Meinong is known for Hakka cooking, yet the region now hosts a significant Bunun community. Many families resettled there after Typhoon Morakot in 2009 forced them from mountain villages in the southwest. Their presence has reshaped local menus, and restaurants across the area now serve dishes built with Bunun ingredients.

Tribal taste in Taipei

Taipei, a city of two and a half million, has only a few Indigenous restaurants, though more have opened in recent years. One is Idu (原住民小吃部) at No. 40, Lane 149, Section 2, Xinsheng North Road, a compact room known for its energy and music. The owners serve large plates and shared grills, and karaoke often follows dinner. Most ingredients come directly from Eastern Taiwan’s mountains and coast, giving the dishes a notably fresh taste.
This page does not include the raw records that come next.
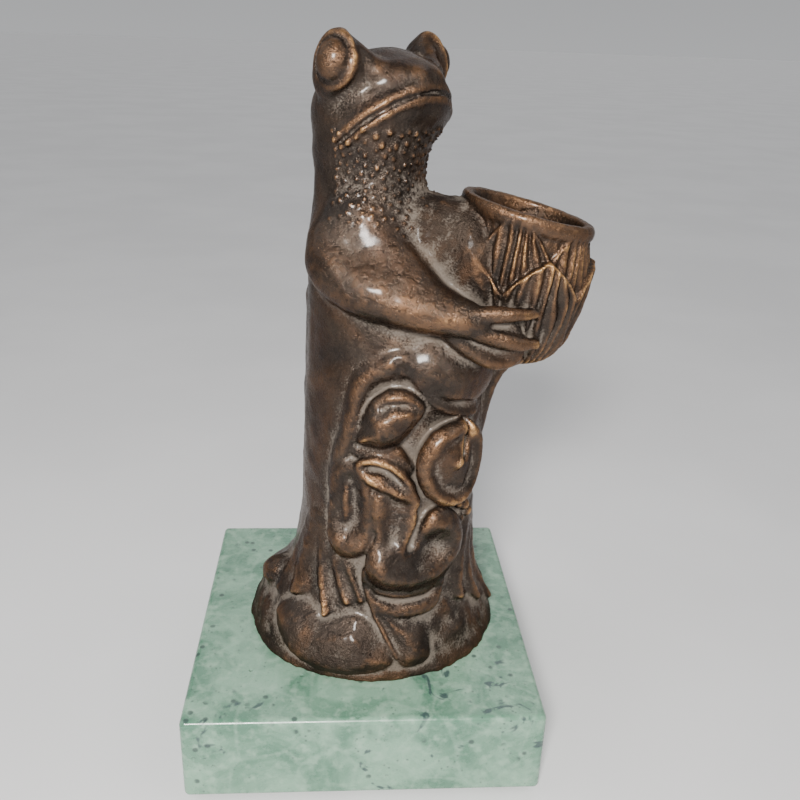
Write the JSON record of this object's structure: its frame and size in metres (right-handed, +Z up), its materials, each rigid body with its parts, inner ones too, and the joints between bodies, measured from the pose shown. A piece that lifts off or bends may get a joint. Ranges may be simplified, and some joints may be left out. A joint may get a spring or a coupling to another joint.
{
  "type": "frog figurine candle holder",
  "caption": "Patinated bronze frog that stands upright among lily pads and holds up an open lotus cup, on a square green marble plinth with a felt underside.",
  "frame": {"origin": "centre of the underside of the felt, on the surface that the part stands on", "axes": "+Z up; X and Y along the plinth's sides; the display side is -Y, and the cup is held out towards +X"},
  "size_m": [0.0823, 0.076, 0.1505],
  "materials": {
    "bronze": "dark brown patina, worn golden on raised edges",
    "raw_bronze": "as cast",
    "marble": "polished, mottled mid green with dark flecks",
    "felt": "dark green felt",
    "zinc_steel": "zinc plated"
  },
  "bodies": {
    "root": {"felt_pad": "felt", "marble_plinth": "marble", "flat_washer": "zinc_steel", "spring_washer": "zinc_steel", "mounting_screw": "zinc_steel", "mounting_bar": "raw_bronze", "lotus_cup": "bronze", "body_casting": "bronze", "ground_casting": "bronze", "right_foot": "bronze", "left_foot": "bronze", "lotus_stalk": "bronze", "lily_pad_folded": "bronze", "lily_pad_notched": "bronze", "lily_pad_slim": "bronze", "lily_pad_hollow": "bronze", "lily_pad_open": "bronze", "lily_pad_low": "bronze", "ground_pad_front": "bronze", "ground_pad_side": "bronze"}
  },
  "joints": []
}
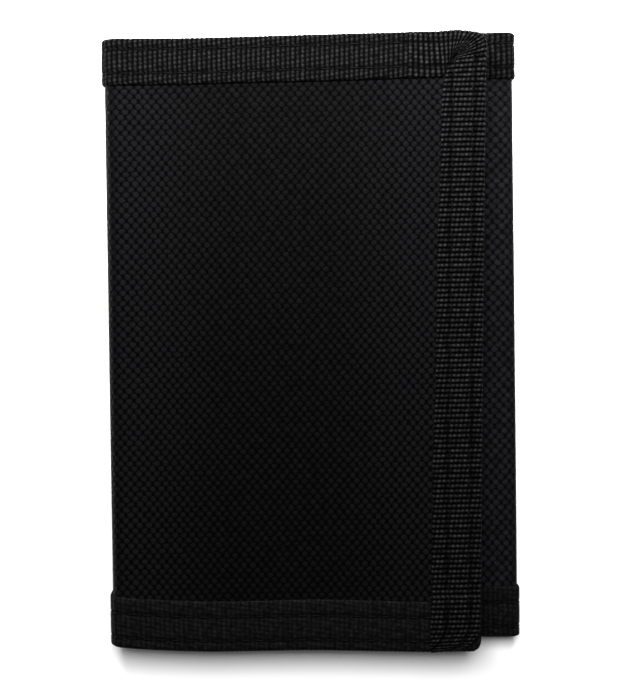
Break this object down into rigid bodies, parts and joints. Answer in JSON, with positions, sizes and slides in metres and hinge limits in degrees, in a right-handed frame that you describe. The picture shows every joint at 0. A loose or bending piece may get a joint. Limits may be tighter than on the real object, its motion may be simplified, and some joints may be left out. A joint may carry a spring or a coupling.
{
  "type": "trifold wallet",
  "caption": "Flat black nylon trifold wallet with taped edges; an outer flap closes over an inner flap with a hook-and-loop patch, around a bill compartment and card pockets",
  "frame": {"origin": "centre of the underside of the shut wallet, lying on its back", "axes": "X across the width from the left fold to the right fold, Y up the height to the open edge of the bill compartment, Z through the thickness, up to the outer flap"},
  "size_m": [0.0818, 0.124, 0.0161],
  "materials": {
    "shell_nylon": "black ballistic nylon, plain weave",
    "lining_nylon": "black coated packcloth nylon",
    "binding_tape": "black ribbed grosgrain tape",
    "hook_patch": "black nylon hook fastener",
    "loop_patch": "black brushed loop fastener",
    "id_window": "clear flexible vinyl"
  },
  "bodies": {
    "back_panel": {"back_shell": "shell_nylon", "back_lining": "lining_nylon", "back_shell_top_tape": "binding_tape", "back_lining_top_tape": "binding_tape", "back_bottom_tape": "binding_tape", "id_pocket_backing": "lining_nylon", "id_window": "id_window", "id_window_frame": "lining_nylon"},
    "left_spine": {"left_spine_shell": "shell_nylon", "left_spine_lining": "lining_nylon", "left_spine_shell_top_tape": "binding_tape", "left_spine_lining_top_tape": "binding_tape", "left_spine_bottom_tape": "binding_tape"},
    "outer_flap": {"outer_flap_shell": "shell_nylon", "outer_flap_lining": "lining_nylon", "outer_flap_shell_top_tape": "binding_tape", "outer_flap_lining_top_tape": "binding_tape", "outer_flap_bottom_tape": "binding_tape", "outer_flap_side_tape": "binding_tape", "flap_pocket": "lining_nylon", "flap_pocket_tape": "binding_tape", "hook_patch": "hook_patch"},
    "right_spine": {"right_spine_shell": "shell_nylon", "right_spine_lining": "lining_nylon", "right_spine_shell_top_tape": "binding_tape", "right_spine_lining_top_tape": "binding_tape", "right_spine_bottom_tape": "binding_tape"},
    "inner_flap": {"inner_flap_shell": "shell_nylon", "inner_flap_lining": "lining_nylon", "inner_flap_shell_top_tape": "binding_tape", "inner_flap_lining_top_tape": "binding_tape", "inner_flap_bottom_tape": "binding_tape", "inner_flap_side_tape": "binding_tape", "card_slot_1": "lining_nylon", "card_slot_2": "lining_nylon", "card_slot_3": "lining_nylon", "card_slot_1_tape": "binding_tape", "card_slot_2_tape": "binding_tape", "card_slot_3_tape": "binding_tape", "loop_patch": "loop_patch"}
  },
  "joints": [
    {"name": "left_spine_fold", "type": "hinge", "parent": "back_panel", "child": "left_spine", "pos_m": [-0.0404, 0, 0.0005], "axis": [0, -1, 0], "range_deg": [0, 90]},
    {"name": "outer_flap_fold", "type": "hinge", "parent": "left_spine", "child": "outer_flap", "pos_m": [-0.0404, 0, 0.0156], "axis": [0, -1, 0], "range_deg": [0, 90]},
    {"name": "right_spine_fold", "type": "hinge", "parent": "back_panel", "child": "right_spine", "pos_m": [0.0404, 0, 0.0005], "axis": [0, 1, 0], "range_deg": [0, 90]},
    {"name": "inner_flap_fold", "type": "hinge", "parent": "right_spine", "child": "inner_flap", "pos_m": [0.0404, 0, 0.00835], "axis": [0, 1, 0], "range_deg": [0, 90]}
  ],
  "couplings": [
    {"joint": "outer_flap_fold", "follows": "left_spine_fold", "ratio": 1},
    {"joint": "right_spine_fold", "follows": "left_spine_fold", "ratio": 0.55},
    {"joint": "inner_flap_fold", "follows": "left_spine_fold", "ratio": 0.55}
  ]
}
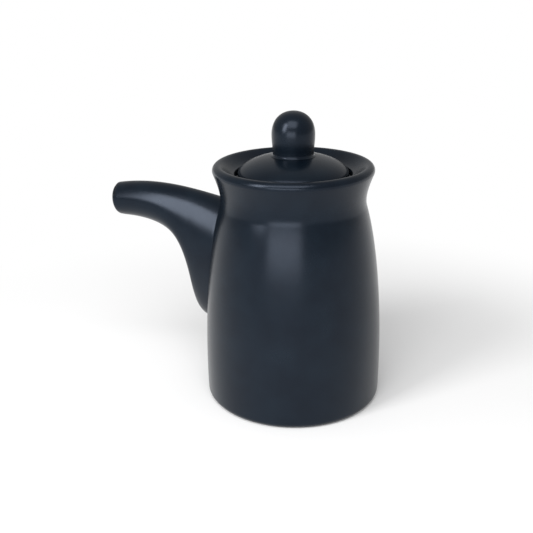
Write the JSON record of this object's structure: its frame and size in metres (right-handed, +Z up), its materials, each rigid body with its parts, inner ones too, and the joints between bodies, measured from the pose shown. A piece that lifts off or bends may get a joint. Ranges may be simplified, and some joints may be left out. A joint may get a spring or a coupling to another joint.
{
  "type": "sauce pot",
  "caption": "Small glazed ceramic sauce pot with a tall side spout, a flared rim and a loose domed lid with a round knob.",
  "frame": {"origin": "centre of the flat foot, on the axis of the body", "axes": "+Z up along the axis of the body and lid, -X towards the spout's mouth, and the XZ plane is the plane of mirror symmetry"},
  "size_m": [0.1052, 0.0652, 0.1062],
  "materials": {
    "body_glaze": "satin black glaze with a blue cast",
    "lid_glaze": "satin black glaze with a blue cast"
  },
  "bodies": {
    "pot": {"pot_body": "body_glaze", "spout": "body_glaze"},
    "lid": {"lid": "lid_glaze", "lid_knob": "lid_glaze"}
  },
  "joints": [
    {"name": "lid_lift", "type": "slide", "parent": "pot", "child": "lid", "axis": [0, 0, 1], "range_m": [0, 0.04]}
  ]
}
Meat anchors the menu, yet vegetables shape much of the flavor. The kitchen slow-cooks millet, yams, and taro, staples in Indigenous cooking, and serves them with stir-fried mountain greens. Diners drink sweet, cloudy millet wine, a fixture in Indigenous communities and a natural match for the menu’s stronger dishes.

Idu serves straightforward traditional dishes rather than fusion plates: spit-roasted chicken, grilled whole fish, native-herb omelets, and stir-fries. The kitchen works with seasonal produce and focuses on freshness. Its whole roasted chicken, basted in its own juices, remains the standout dish and needs no sauce. Another favorite, designed for sharing, is a grilled platter stacked with squid, pork, and Indigenous-style sausage beside baby corn and zucchini.

These large share dishes, while popular, are labor-intensive and require pre-order. Idu’s growing popularity has been largely driven by word of mouth (not slick media campaigns), and diners praise the room’s convivial atmosphere as much as the food. The place is down-to-earth, open late, and unabashed about its simple and wholesome offerings.

Indigenous restaurants operate for profit, but they also protect traditional cooking by sharing it with broader audiences and by building communal tables around it. Their ingredients — salt, grain, earth, and ocean — form a clear line through Taiwan’s traditional food and the culture around it.